→ **Request**:
Copy each line below without leaving any out.

→ **Data extract**:
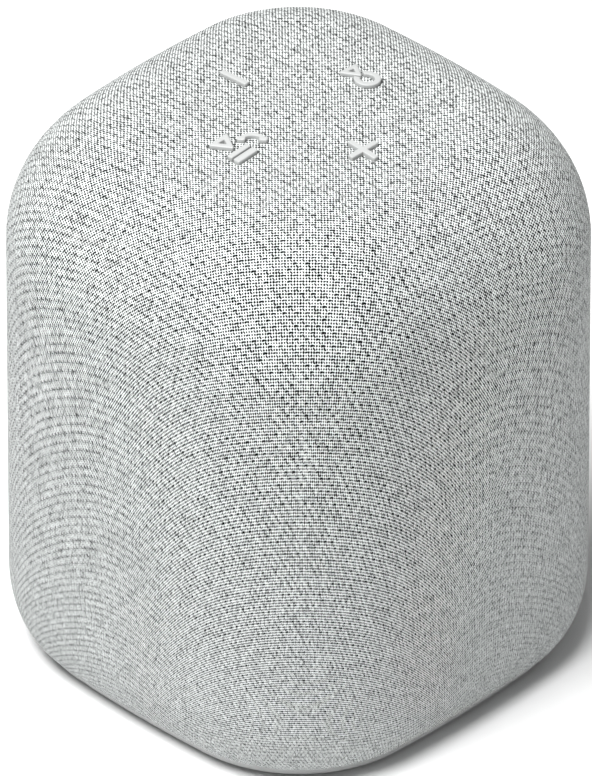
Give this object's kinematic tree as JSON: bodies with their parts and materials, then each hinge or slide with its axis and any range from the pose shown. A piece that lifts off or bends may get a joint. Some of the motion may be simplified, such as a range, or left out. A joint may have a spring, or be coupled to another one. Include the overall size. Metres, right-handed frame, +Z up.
{
  "type": "smart speaker",
  "caption": "Compact mains-powered smart speaker: a rounded square column covered in woven cloth, with raised press buttons in its domed top and a thin plastic ring at its foot.",
  "frame": {"origin": "centre of the underside of the rubber foot", "axes": "+Z up, -Y towards the listener (the side the button symbols are read from), +X to that listener's right"},
  "size_m": [0.1402, 0.1402, 0.1719],
  "materials": {
    "cover_fabric": "coarse two-tone woven polyester, light grey",
    "case_plastic": "fine-grained moulded plastic, light grey",
    "button_plastic": "smooth satin plastic, pale grey",
    "inner_plastic": "black moulded structural plastic",
    "foot_rubber": "soft grey silicone",
    "black_rubber": "black butyl rubber",
    "cone_paper": "pressed black paper pulp",
    "spider_cloth": "resin-dipped cotton cloth",
    "steel": "zinc-plated steel",
    "magnet_ferrite": "sintered ferrite, dark grey",
    "brass": "nickel-plated brass",
    "copper": "enamelled copper winding",
    "aluminium": "black-anodised extrusion",
    "circuit_board": "green solder mask over glass-epoxy laminate",
    "component_black": "moulded component bodies",
    "wadding": "loose white polyester fibre"
  },
  "bodies": {
    "speaker_body": {"acoustic_wadding": "wadding", "antennas": "circuit_board", "base_plate": "case_plastic", "base_screws": "steel", "board_screws": "steel", "button_switches": "component_black", "cabinet_back": "inner_plastic", "cabinet_gasket": "black_rubber", "cabinet_screws": "steel", "cabinet_shell": "inner_plastic", "control_board": "circuit_board", "control_board_screws": "steel", "control_ribbon": "case_plastic", "fabric_cover": "cover_fabric", "foot_ring": "foot_rubber", "grille_shell": "inner_plastic", "heatsink": "aluminium", "inlet_pins": "brass", "left_radiator_frame": "inner_plastic", "left_radiator_surround": "black_rubber", "main_board": "circuit_board", "mains_inlet": "inner_plastic", "microphone_boots": "black_rubber", "microphones": "steel", "power_board": "circuit_board", "power_capacitors": "component_black", "radiator_screws": "steel", "rear_panel": "case_plastic", "right_radiator_frame": "inner_plastic", "right_radiator_surround": "black_rubber", "top_cap": "inner_plastic", "transformer": "copper", "tweeter_housing": "inner_plastic", "tweeter_magnet": "magnet_ferrite", "tweeter_screws": "steel", "tweeter_surround": "black_rubber", "wireless_module": "steel", "woofer_frame": "inner_plastic", "woofer_gasket": "black_rubber", "woofer_magnet": "magnet_ferrite", "woofer_screws": "steel", "woofer_spider": "spider_cloth", "woofer_surround": "black_rubber", "woofer_top_plate": "steel", "woofer_yoke": "steel"},
    "minus_button": {"minus_button": "button_plastic", "minus_switch_plunger": "component_black"},
    "plus_button": {"plus_button": "button_plastic", "plus_switch_plunger": "component_black"},
    "play_button": {"play_button": "button_plastic", "play_switch_plunger": "component_black"},
    "preset_button": {"preset_button": "button_plastic", "preset_switch_plunger": "component_black"},
    "woofer_moving": {"woofer_cone": "cone_paper", "woofer_dust_cap": "cone_paper", "woofer_voice_coil": "copper"},
    "tweeter_moving": {"tweeter_dome": "cone_paper"},
    "left_radiator_moving": {"left_radiator_plate": "aluminium"},
    "right_radiator_moving": {"right_radiator_plate": "aluminium"}
  },
  "joints": [
    {"name": "minus_button_press", "type": "slide", "parent": "speaker_body", "child": "minus_button", "axis": [0, 0, -1], "range_m": [0, 0.0005], "stiffness_N_per_m": 3000},
    {"name": "plus_button_press", "type": "slide", "parent": "speaker_body", "child": "plus_button", "axis": [0, 0, -1], "range_m": [0, 0.0005], "stiffness_N_per_m": 3000},
    {"name": "play_button_press", "type": "slide", "parent": "speaker_body", "child": "play_button", "axis": [0, 0, -1], "range_m": [0, 0.0005], "stiffness_N_per_m": 3000},
    {"name": "preset_button_press", "type": "slide", "parent": "speaker_body", "child": "preset_button", "axis": [0, 0, -1], "range_m": [0, 0.0005], "stiffness_N_per_m": 3000},
    {"name": "woofer_stroke", "type": "slide", "parent": "speaker_body", "child": "woofer_moving", "axis": [0, -1, 0], "range_m": [-0.0035, 0.0035], "stiffness_N_per_m": 1200, "deforming": ["woofer_surround", "woofer_spider"]},
    {"name": "tweeter_stroke", "type": "slide", "parent": "speaker_body", "child": "tweeter_moving", "axis": [0, -1, 0], "range_m": [-0.0003, 0.0003], "stiffness_N_per_m": 1500, "deforming": ["tweeter_surround"]},
    {"name": "left_radiator_stroke", "type": "slide", "parent": "speaker_body", "child": "left_radiator_moving", "axis": [-1, 0, 0], "range_m": [-0.004, 0.004], "stiffness_N_per_m": 900, "deforming": ["left_radiator_surround"]},
    {"name": "right_radiator_stroke", "type": "slide", "parent": "speaker_body", "child": "right_radiator_moving", "axis": [1, 0, 0], "range_m": [-0.004, 0.004], "stiffness_N_per_m": 900, "deforming": ["right_radiator_surround"]}
  ]
}
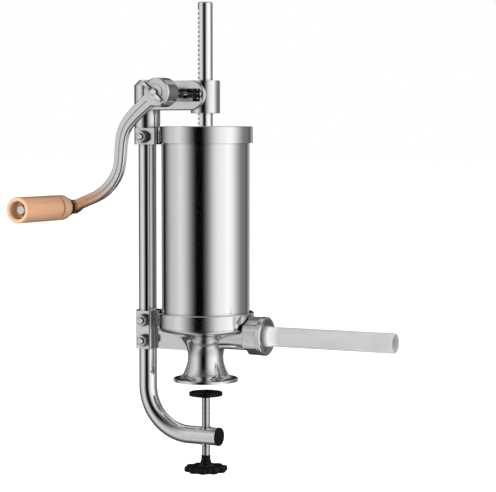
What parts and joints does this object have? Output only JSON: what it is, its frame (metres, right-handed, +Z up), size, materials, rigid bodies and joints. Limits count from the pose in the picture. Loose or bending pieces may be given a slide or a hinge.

→ **Answer to this exercise**:
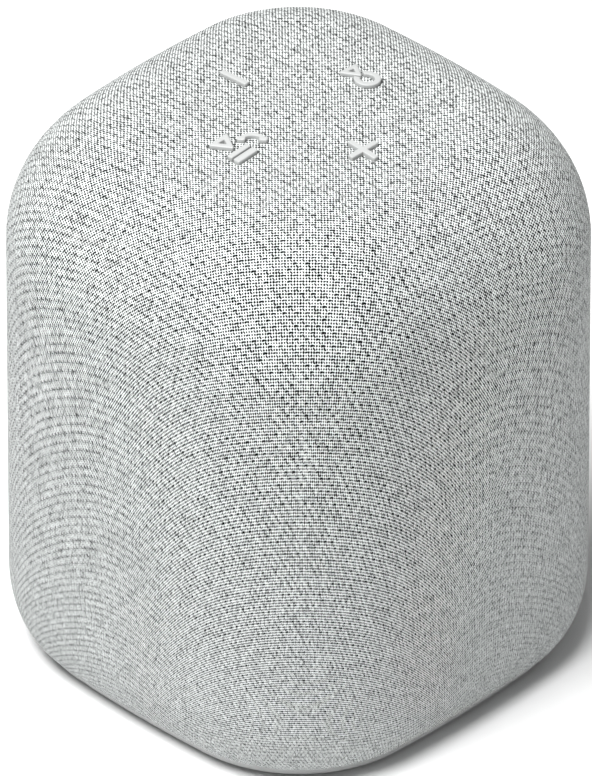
Give this object's kinematic tree as JSON: bodies with their parts and materials, then each hinge or slide with its axis and any range from the pose shown. A piece that lifts off or bends may get a joint. Some of the motion may be simplified, such as a range, or left out. A joint may have a spring, or be coupled to another one. Include the overall size. Metres, right-handed frame, +Z up.
{
  "type": "smart speaker",
  "caption": "Compact mains-powered smart speaker: a rounded square column covered in woven cloth, with raised press buttons in its domed top and a thin plastic ring at its foot.",
  "frame": {"origin": "centre of the underside of the rubber foot", "axes": "+Z up, -Y towards the listener (the side the button symbols are read from), +X to that listener's right"},
  "size_m": [0.1402, 0.1402, 0.1719],
  "materials": {
    "cover_fabric": "coarse two-tone woven polyester, light grey",
    "case_plastic": "fine-grained moulded plastic, light grey",
    "button_plastic": "smooth satin plastic, pale grey",
    "inner_plastic": "black moulded structural plastic",
    "foot_rubber": "soft grey silicone",
    "black_rubber": "black butyl rubber",
    "cone_paper": "pressed black paper pulp",
    "spider_cloth": "resin-dipped cotton cloth",
    "steel": "zinc-plated steel",
    "magnet_ferrite": "sintered ferrite, dark grey",
    "brass": "nickel-plated brass",
    "copper": "enamelled copper winding",
    "aluminium": "black-anodised extrusion",
    "circuit_board": "green solder mask over glass-epoxy laminate",
    "component_black": "moulded component bodies",
    "wadding": "loose white polyester fibre"
  },
  "bodies": {
    "speaker_body": {"acoustic_wadding": "wadding", "antennas": "circuit_board", "base_plate": "case_plastic", "base_screws": "steel", "board_screws": "steel", "button_switches": "component_black", "cabinet_back": "inner_plastic", "cabinet_gasket": "black_rubber", "cabinet_screws": "steel", "cabinet_shell": "inner_plastic", "control_board": "circuit_board", "control_board_screws": "steel", "control_ribbon": "case_plastic", "fabric_cover": "cover_fabric", "foot_ring": "foot_rubber", "grille_shell": "inner_plastic", "heatsink": "aluminium", "inlet_pins": "brass", "left_radiator_frame": "inner_plastic", "left_radiator_surround": "black_rubber", "main_board": "circuit_board", "mains_inlet": "inner_plastic", "microphone_boots": "black_rubber", "microphones": "steel", "power_board": "circuit_board", "power_capacitors": "component_black", "radiator_screws": "steel", "rear_panel": "case_plastic", "right_radiator_frame": "inner_plastic", "right_radiator_surround": "black_rubber", "top_cap": "inner_plastic", "transformer": "copper", "tweeter_housing": "inner_plastic", "tweeter_magnet": "magnet_ferrite", "tweeter_screws": "steel", "tweeter_surround": "black_rubber", "wireless_module": "steel", "woofer_frame": "inner_plastic", "woofer_gasket": "black_rubber", "woofer_magnet": "magnet_ferrite", "woofer_screws": "steel", "woofer_spider": "spider_cloth", "woofer_surround": "black_rubber", "woofer_top_plate": "steel", "woofer_yoke": "steel"},
    "minus_button": {"minus_button": "button_plastic", "minus_switch_plunger": "component_black"},
    "plus_button": {"plus_button": "button_plastic", "plus_switch_plunger": "component_black"},
    "play_button": {"play_button": "button_plastic", "play_switch_plunger": "component_black"},
    "preset_button": {"preset_button": "button_plastic", "preset_switch_plunger": "component_black"},
    "woofer_moving": {"woofer_cone": "cone_paper", "woofer_dust_cap": "cone_paper", "woofer_voice_coil": "copper"},
    "tweeter_moving": {"tweeter_dome": "cone_paper"},
    "left_radiator_moving": {"left_radiator_plate": "aluminium"},
    "right_radiator_moving": {"right_radiator_plate": "aluminium"}
  },
  "joints": [
    {"name": "minus_button_press", "type": "slide", "parent": "speaker_body", "child": "minus_button", "axis": [0, 0, -1], "range_m": [0, 0.0005], "stiffness_N_per_m": 3000},
    {"name": "plus_button_press", "type": "slide", "parent": "speaker_body", "child": "plus_button", "axis": [0, 0, -1], "range_m": [0, 0.0005], "stiffness_N_per_m": 3000},
    {"name": "play_button_press", "type": "slide", "parent": "speaker_body", "child": "play_button", "axis": [0, 0, -1], "range_m": [0, 0.0005], "stiffness_N_per_m": 3000},
    {"name": "preset_button_press", "type": "slide", "parent": "speaker_body", "child": "preset_button", "axis": [0, 0, -1], "range_m": [0, 0.0005], "stiffness_N_per_m": 3000},
    {"name": "woofer_stroke", "type": "slide", "parent": "speaker_body", "child": "woofer_moving", "axis": [0, -1, 0], "range_m": [-0.0035, 0.0035], "stiffness_N_per_m": 1200, "deforming": ["woofer_surround", "woofer_spider"]},
    {"name": "tweeter_stroke", "type": "slide", "parent": "speaker_body", "child": "tweeter_moving", "axis": [0, -1, 0], "range_m": [-0.0003, 0.0003], "stiffness_N_per_m": 1500, "deforming": ["tweeter_surround"]},
    {"name": "left_radiator_stroke", "type": "slide", "parent": "speaker_body", "child": "left_radiator_moving", "axis": [-1, 0, 0], "range_m": [-0.004, 0.004], "stiffness_N_per_m": 900, "deforming": ["left_radiator_surround"]},
    {"name": "right_radiator_stroke", "type": "slide", "parent": "speaker_body", "child": "right_radiator_moving", "axis": [1, 0, 0], "range_m": [-0.004, 0.004], "stiffness_N_per_m": 900, "deforming": ["right_radiator_surround"]}
  ]
}
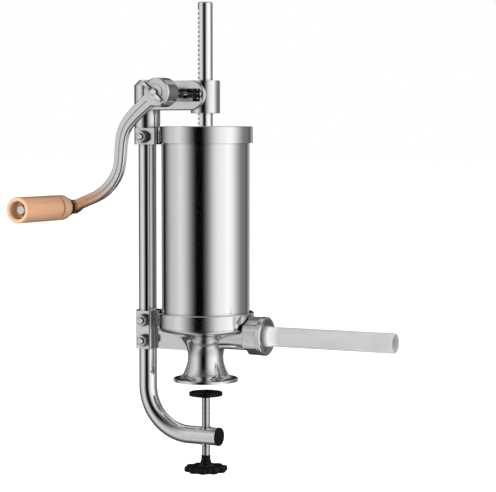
What parts and joints does this object have? Output only JSON: what it is, its frame (metres, right-handed, +Z up), size, materials, rigid bodies and joints. Limits count from the pose in the picture. Loose or bending pieces may be given a slide or a hinge.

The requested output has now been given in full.